Stupiti dall'ostinazione di Eduardo nel costruire un presepe che pareva una questione di vita o di morte, ogni volta arrivava il momento, sempre sconvolgente, del confronto tra quel padre Eduardo e quel figlio Luca che erano tali sulla scena e nella realtà, fino alla scena in cui lo scontro tra i due divampava comico e feroce: «Lucarie', te piace ‘o presepe?» «Nun me piace!» E per anni e anni noi siamo stati la generazione che pur non volendo e trovandolo anche ripugnante, si identificava e si schierava con Lucariello, una generazione che il presepe di Eduardo non lo voleva o lo voleva diverso, una generazione che nel migliore dei casi considerava ‘o presepio un patetico e dolce ricordo d'altri tempi: perché pensava o fantasticava che ci sarebbero stati tempi più luminosi.

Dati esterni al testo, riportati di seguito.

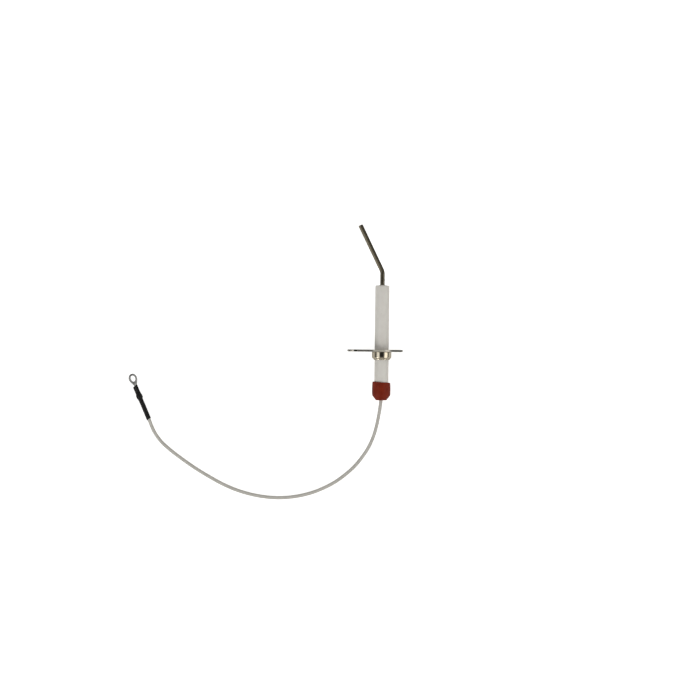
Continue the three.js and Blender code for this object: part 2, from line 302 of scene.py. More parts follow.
def lathe_rings(section, segments, deform=None):
    """Rings about the probe's axis for a section of (radius, y) points."""
    rings = []
    for radius, y in section:
        ring = []
        for k in range(segments):
            angle = 2 * math.pi * k / segments
            r, along = deform(angle, radius, y) if deform else (radius, y)
            ring.append(Vector((r * math.sin(angle), along, AXIS_HEIGHT + r * math.cos(angle))))
        rings.append(ring)
    return rings


def loft(rings, wrap):
    """Joins rings of equal length. With wrap the last ring meets the first; without, both ends are capped."""
    count = len(rings[0])
    points = [p for ring in rings for p in ring]
    faces = []
    for i in range(len(rings) if wrap else len(rings) - 1):
        a, b = i * count, (i + 1) % len(rings) * count
        for k in range(count):
            n = (k + 1) % count
            faces.append((a + k, a + n, b + n, b + k))
    if not wrap:
        faces.append(tuple(range(count)))
        faces.append(tuple(range(len(points) - count, len(points))))
    return points, faces


def joined(*solids):
    """Several (points, faces) as one."""
    points, faces = [], []
    for more_points, more_faces in solids:
        faces += [tuple(i + len(points) for i in face) for face in more_faces]
        points += more_points
    return points, faces


def make_mesh(name, solid):
    """A mesh in metres from (points, faces) in millimetres."""
    points, faces = solid
    mesh = bpy.data.meshes.new(name)
    mesh.from_pydata([p * MM for p in points], [], faces)
    finish_mesh(mesh)
    return mesh


def lathed(name, section, segments, deform=None):
    """The mesh of a closed section of (radius, y) points turned about the probe's axis."""
    return make_mesh(name, loft(lathe_rings(section, segments, deform), wrap=True))


def finish_mesh(mesh, crease=math.radians(35)):
    """One clean skin with its faces pointing out, smooth but for its real edges."""
    cleaner = bmesh.new()
    cleaner.from_mesh(mesh)
    bmesh.ops.remove_doubles(cleaner, verts=cleaner.verts, dist=1e-7)
    bmesh.ops.recalc_face_normals(cleaner, faces=cleaner.faces)
    cleaner.to_mesh(mesh)
    cleaner.free()
    mesh.shade_smooth()
    mesh.set_sharp_from_angle(angle=crease)
    mesh.update()


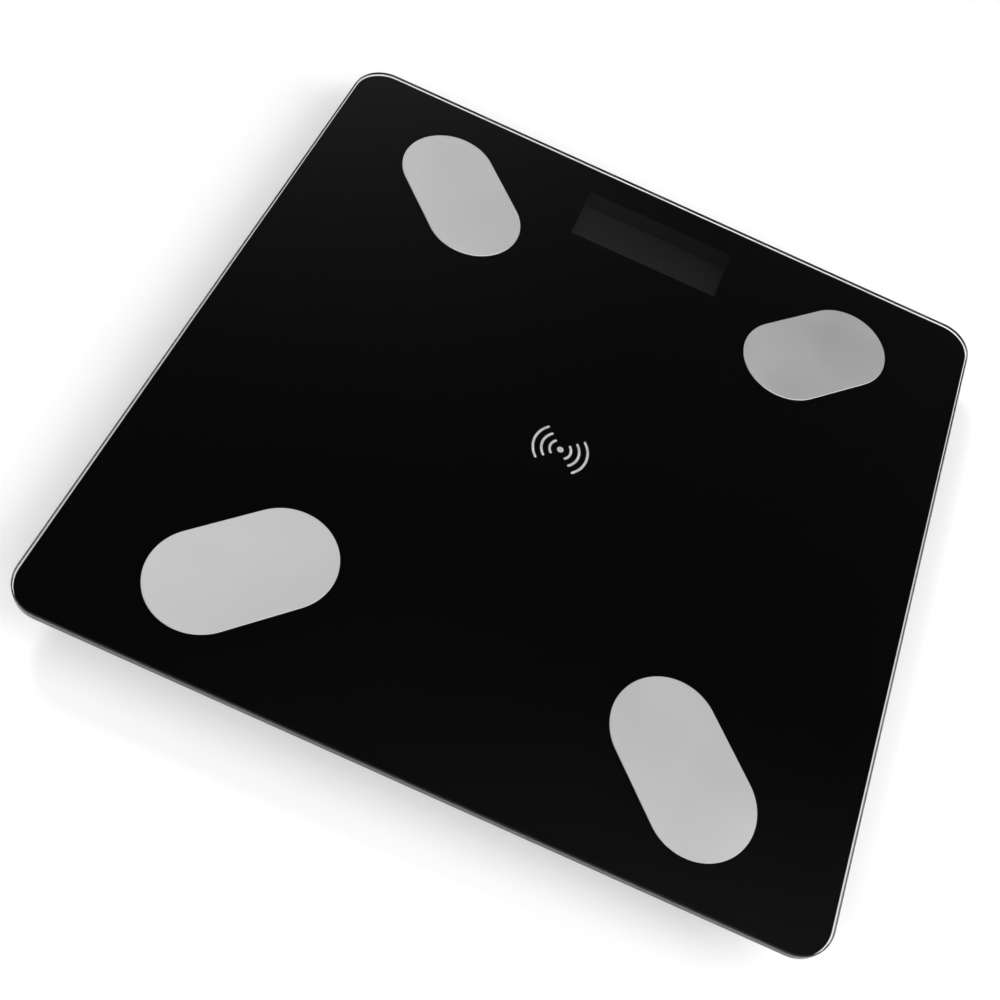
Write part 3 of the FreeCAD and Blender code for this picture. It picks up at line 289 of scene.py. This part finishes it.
def battery_wrap():
    """Satin sleeve of a cell with a plain band of another tone near each end, and bare steel ends."""
    paint = Paint("battery_wrap")
    place = paint.node("ShaderNodeSeparateXYZ", inputs={0: paint.coordinates}).outputs["X"]
    reach = paint.math("ABSOLUTE", place)
    low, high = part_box("battery_1")
    half = 0.5 * (high.x - low.x)
    bare = paint.math("GREATER_THAN", reach, half - BARE_END)
    inner, outer = (half - gap for gap in BAND_FROM_END)
    past_inner = paint.math("GREATER_THAN", reach, inner)
    stripe = paint.math("MULTIPLY", past_inner, paint.math("LESS_THAN", reach, outer))
    sleeve = paint.ramp(stripe, SLEEVE_DARK, SLEEVE_PALE, at=STEP)
    tone = paint.node("ShaderNodeMix", {"data_type": "RGBA"}, {0: bare, 6: sleeve, 7: CELL_STEEL}).outputs[2]
    paint.set(Base_Color=tone, Metallic=bare, Roughness=paint.ramp(paint.noise(scale=90.0), 0.25, 0.34))
    return paint.material


# ---- new pieces that stand for CAD nodes ----
INK_LIFT = 0.02 * MM
TOP_TOLERANCE = 0.01 * MM


def inked_copy(node, name):
    """A printed layer whose top lies just inside the glass, so that ink and glass are in optical contact."""
    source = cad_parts[node]
    mesh = source.data.copy()
    mesh.name = name
    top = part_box(node)[1].z
    for vertex in mesh.vertices:
        if abs(vertex.co.z - top) < TOP_TOLERANCE:
            vertex.co.z += INK_LIFT
    piece = bpy.data.objects.new(name, mesh)
    bpy.context.scene.collection.objects.link(piece)
    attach(piece, "root")
    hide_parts(node)
    return piece


def dress(piece, material):
    piece.data.materials.clear()
    piece.data.materials.append(material)


def make_prints():
    for node, name, slot, paint in (
        ("graphic_film", "print_layer", "black_print", black_print()),
        ("wireless_icon", "icon_ink", "white_ink", white_ink()),
    ):
        piece = inked_copy(node, name)
        dress(piece, paint)


# ---- finishes of the carried-over nodes ----
def strand_numbers(mesh):
    """For each face, the number of the loose wire that it belongs to."""
    parent = {}

    def leader(spot):
        while parent.setdefault(spot, spot) != spot:
            parent[spot] = parent[parent[spot]]
            spot = parent[spot]
        return spot

    spots = [tuple(round(c, 6) for c in vertex.co) for vertex in mesh.vertices]
    for face in mesh.polygons:
        first = leader(spots[face.vertices[0]])
        for index in face.vertices[1:]:
            parent[leader(spots[index])] = first
    leaders = [leader(spots[face.vertices[0]]) for face in mesh.polygons]
    order = sorted(set(leaders))
    return [order.index(spot) for spot in leaders]


def dress_strands(node, materials):
    """Each wire of a lead gets its own colour of insulation."""
    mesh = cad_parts[node].data
    mesh.materials.clear()
    for material in materials:
        mesh.materials.append(material)
    for face, number in zip(mesh.polygons, strand_numbers(mesh)):
        face.material_index = number % len(materials)


def paint_nodes():
    housing = moulded_plastic("housing_abs", (0.022, 0.022, 0.024), 0.52, 0.5)
    retainer = moulded_plastic("retainer_abs", (0.03, 0.03, 0.032), 0.5, 0.35)
    foot = moulded_plastic("foot_abs", (0.04, 0.04, 0.042), 0.48, 0.35)
    black = moulded_plastic("matt_black", (0.014, 0.014, 0.015), 0.6, 0.4)
    nylon = moulded_plastic("socket_nylon", (0.72, 0.70, 0.63), 0.45, 0.3, depth_mm=0.01)
    steel = satin_steel()
    tinned = rolled_metal("tinned_metal", (0.75, 0.74, 0.72), 0.3)
    zinc = rolled_metal("zinc_steel", (0.55, 0.55, 0.56), 0.32)
    nickel = rolled_metal("nickel_steel", (0.5, 0.49, 0.47), 0.36)
    cell = battery_wrap()
    silicone = soft_rubber("silicone", (0.74, 0.74, 0.72), 0.5)
    rubber = soft_rubber("foot_rubber", (0.03, 0.03, 0.03), 0.82)
    red = soft_rubber("lead_red", (0.45, 0.03, 0.025), 0.42)
    white = soft_rubber("lead_white", (0.6, 0.59, 0.56), 0.45)
    dark = soft_rubber("lead_black", (0.02, 0.02, 0.02), 0.42)
    finishes = {
        "glass_plate": clear_glass(),
        "electrode_pins": zinc,
        "electrode_terminals": tinned,
        "mounting_tape": soft_rubber("foam_tape", (0.05, 0.05, 0.05), 0.9, 2600.0, depth_mm=0.06),
        "glass_cushions": soft_rubber("foam_cushion", (0.09, 0.09, 0.09), 0.92, 1800.0, depth_mm=0.08),
        "base_housing": housing,
        "battery_door": housing,
        "battery_1": cell,
        "battery_2": cell,
        "contact_link": tinned,
        "contact_plus": tinned,
        "contact_minus": tinned,
        "electrode_leads": soft_rubber("lead_grey", (0.25, 0.25, 0.26), 0.45),
        "main_pcb": circuit_board(),
        "pcb_chips": black,
        "pcb_passives": tinned,
        "radio_module": rolled_metal("radio_can", (0.7, 0.7, 0.7), 0.28),
        "lead_sockets": nylon,
        "pcb_screws": zinc,
        "retainer_screws": zinc,
        "display_frame": recess_plastic_painted_shade(),
        "display_panel": black,
        "display_filter": smoked_filter(),
        "unit_button": moulded_plastic("button_abs", (0.05, 0.05, 0.052), 0.5, 0.3),
        "switch_plunger": nylon,
        "unit_switch": black,
        "strain_gauges": silicone,
    }
    for corner in CORNERS:
        finishes["electrode_" + corner] = steel
        finishes["load_cell_" + corner] = nickel
        finishes["load_pad_" + corner] = silicone
        finishes["sensor_retainer_" + corner] = retainer
        finishes["foot_shell_" + corner] = foot
        finishes["foot_pad_" + corner] = rubber
        dress_strands("sensor_lead_" + corner, (red, white, dark))
    dress_strands("battery_leads", (red, dark))
    for node, material in finishes.items():
        dress(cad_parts[node], material)


# ---- stage ----
FLOOR_REACH = 6.0
# The floor is clear at the first distance from the origin and whole at the second.
FLOOR_FADE = (1.6, 0.7)
# Name, place, size and power of each light. They all aim at the origin.
LIGHTS = (
    ("overhead", (0.0, -1.15, 1.4), (1.8, 0.9), 24.9),
    ("left_box", (-1.0, 0.95, 1.42), (0.4, 0.4), 11.2),
    ("right_box", (1.1, -0.15, 1.0), (0.9, 0.9), 12.5),
)


def floor_paint():
    """Pale matt floor that melts into the white studio away from the object."""
    paint = Paint("pale_floor")
    radius = paint.node("ShaderNodeVectorMath", {"operation": "LENGTH"}, {0: paint.coordinates})
    tone = paint.ramp(paint.noise(scale=6.0), 0.88, 0.9)
    paint.set(Base_Color=tone, Roughness=0.7, Specular_IOR_Level=0.2,
              Alpha=paint.fade(radius.outputs["Value"], FLOOR_FADE))
    return paint.material


def make_floor():
    corners = [(x * FLOOR_REACH, y * FLOOR_REACH, 0.0) for x, y in ((-1, -1), (1, -1), (1, 1), (-1, 1))]
    mesh = bpy.data.meshes.new("floor")
    mesh.from_pydata(corners, [], [(0, 1, 2, 3)])
    floor = bpy.data.objects.new("floor", mesh)
    bpy.context.scene.collection.objects.link(floor)
    dress(floor, floor_paint())


def make_lights():
    for name, place, size, power in LIGHTS:
        data = bpy.data.lights.new(name, "AREA")
        data.shape = "RECTANGLE"
        data.size, data.size_y = size
        data.energy = power
        light = bpy.data.objects.new(name, data)
        bpy.context.scene.collection.objects.link(light)
        place = Vector(place)
        turn = (-place).to_track_quat("-Z", "Y").to_matrix().to_4x4()
        light.matrix_world = Matrix.Translation(place) @ turn


# ---- world ----
# Heights are the sine of the angle above the horizon. Across and ahead are where a direction meets a ceiling
# one metre up. In each pair the light is off at the first value and full at the second.
ZENITH_LEVEL = 0.03
HORIZON_LEVEL = 0.7
HORIZON_HEIGHTS = (0.66, 0.25)
BACKDROP_LEVEL = 1.05
BACKDROP_HEIGHTS = (0.22, 0.04)
FAR_LEVEL = 0.051
FAR_AHEAD = (0.45, 1.6)
FAR_LEFT_LEVEL = 0.315
FAR_LEFT_ACROSS = (0.1, -0.5)
NEAR_RIGHT_LEVEL = 0.187
NEAR_AHEAD = (0.6, 0.2)
NEAR_RIGHT_ACROSS = (-0.35, 0.5)
GLOW_HEIGHTS = (0.35, 0.6)
LOWEST_HEIGHT = 0.05


def make_world():
    """The studio round the object, painted by direction: white low down, dim overhead, two soft glows."""
    world = bpy.data.worlds.new("studio")
    world.use_nodes = True
    sky = Nodes(world.node_tree)
    direction = sky.node("ShaderNodeTexCoord").outputs["Generated"]
    x, y, z = sky.node("ShaderNodeSeparateXYZ", inputs={0: direction}).outputs
    height = sky.math("MAXIMUM", z, LOWEST_HEIGHT)
    across = sky.math("DIVIDE", x, height)
    ahead = sky.math("DIVIDE", y, height)
    level = sky.math("ADD", sky.fade(z, HORIZON_HEIGHTS, HORIZON_LEVEL), ZENITH_LEVEL)
    level = sky.math("ADD", level, sky.fade(z, BACKDROP_HEIGHTS, BACKDROP_LEVEL - HORIZON_LEVEL))
    far_left = sky.math("ADD", sky.fade(across, FAR_LEFT_ACROSS, FAR_LEFT_LEVEL), FAR_LEVEL)
    far = sky.math("MULTIPLY", far_left, sky.fade(ahead, FAR_AHEAD))
    near_right = sky.fade(across, NEAR_RIGHT_ACROSS, NEAR_RIGHT_LEVEL)
    near = sky.math("MULTIPLY", sky.fade(ahead, NEAR_AHEAD), near_right)
    glow = sky.math("MULTIPLY", sky.math("ADD", far, near), sky.fade(z, GLOW_HEIGHTS))
    level = sky.math("ADD", level, glow)
    grey = sky.node("ShaderNodeCombineColor", inputs={"Red": level, "Green": level, "Blue": level})
    sky.put(sky.tree.nodes["Background"].inputs["Color"], grey.outputs[0])
    bpy.context.scene.world = world


make_camera()
make_world()
make_floor()
make_lights()
make_prints()
paint_nodes()

bpy.context.scene.view_settings.view_transform = "Standard"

E ora, ora che da tempo Eduardo non c'è più e anche Luca ci ha lasciato, ora ci sembra tutto cambiato. Il nostro presepe si fa ogni anno più piccolo, le luci vanno e vengono e si spengono, e a volte su di esso come in questi giorni di orrore cala una tenebra fitta. Il tentativo di Eduardo di tenere insieme ciò che si rompeva da tutte le parti ci sembrava un po' ipocrita, quasi una forma di falsità: ma ora che le macerie dei nostri vecchi e sempre più minuscoli presepi crescono, e si ammucchiano ma senza aver fatto spazio a qualcosa di bello e di migliore, ora che il presepe anche materiale è diventato un gadget turistico e nulla più, ora siamo colti da un brivido. E se invece di dire che non ci piaceva avessimo potuto e voluto costruire un presepe più vero e più nostro? Se Eduardo non avesse voluto per forza che Lucariello amasse il suo presepe ma lo avesse lasciato libero di farlo a proprio modo? E se il figlio non avesse lasciato il padre da solo a costruire quel maledetto-benedetto presepe e lo avesse aiutato come era capace di fare?

È strano, ma l'improvvisa morte di Luca De Filippo sembra fuoriuscire dalla realtà e salire di nuovo sulla scena, come se non fosse affatto finito il tormentone tra padre e figlio: ma il presepe è bello o è brutto, ti piace o non ti piace? E se Lucariello e Eduardo sapevano almeno cosa volevano, noi sappiamo sempre meno cose, e abbiamo sempre meno sicurezze. E il tempo, poi! Dove saranno mai quei tempi lunghi che si potevano dedicare a trovare il muschio vero per il presepe, e i pastori di creta che poi si doveva «perdere tempo» a dipingere più o meno bene? Oggi il lavoro ci aliena e ci impedisce di comunicare, la velocità delle cose ci fa diventare cose. Da figli siamo diventati padri e madri, e non abbiamo più un presepe da difendere: o forse ce lo abbiamo, ma si è rimpicciolito fino a diventare quasi un ologramma, un sogno virtuale. Ma gli esseri umani non possono nutrirsi di ologrammi virtuali, perché si ammalano, si impoveriscono, si chiudono in se stessi, non parlano più. Perdono le speranze, e lasciano che la tenebra avanzi, o creano altra tenebra contro la tenebra. E se dovessimo salutare il Luca che ci ha lasciato e che rappresenta una parte importante di noi, dinoccolato e indimenticabile nella sua parte forse più geniale, oggi non potremmo farlo se non immaginandolo cambiare la sua parte: e diventare un Lucariello-tutti che partecipa alla costruzione del presepe perché ha capito che quel luogo di speranza è anche suo, un Lucariello-tutti che smette di farsi viziare dallo «zuppone» della mammà politica di turno che se lo compra con pochi spiccioli, un Lucariello-tutti che non deve sprofondare nella tragedia per ridiventare umano.

Quel Lucariello-tutti non dice più che gli piace il presepe per forza o che per forza il presepe non gli piace, ma capisce semplicemente che il presepe gli appartiene da sempre, e che va coltivato come un'oasi nel deserto.

E il nuovo Lucariello-tutti non sbraita più, ma paziente, libero e attento agli altri, pensa a trovare la carta, e il legno, e l'arrotino, e l'uomo delle angurie, e il pescivendolo, e pensa a come può fare un presepe più nuovo e più bello: Lucariello ha capito.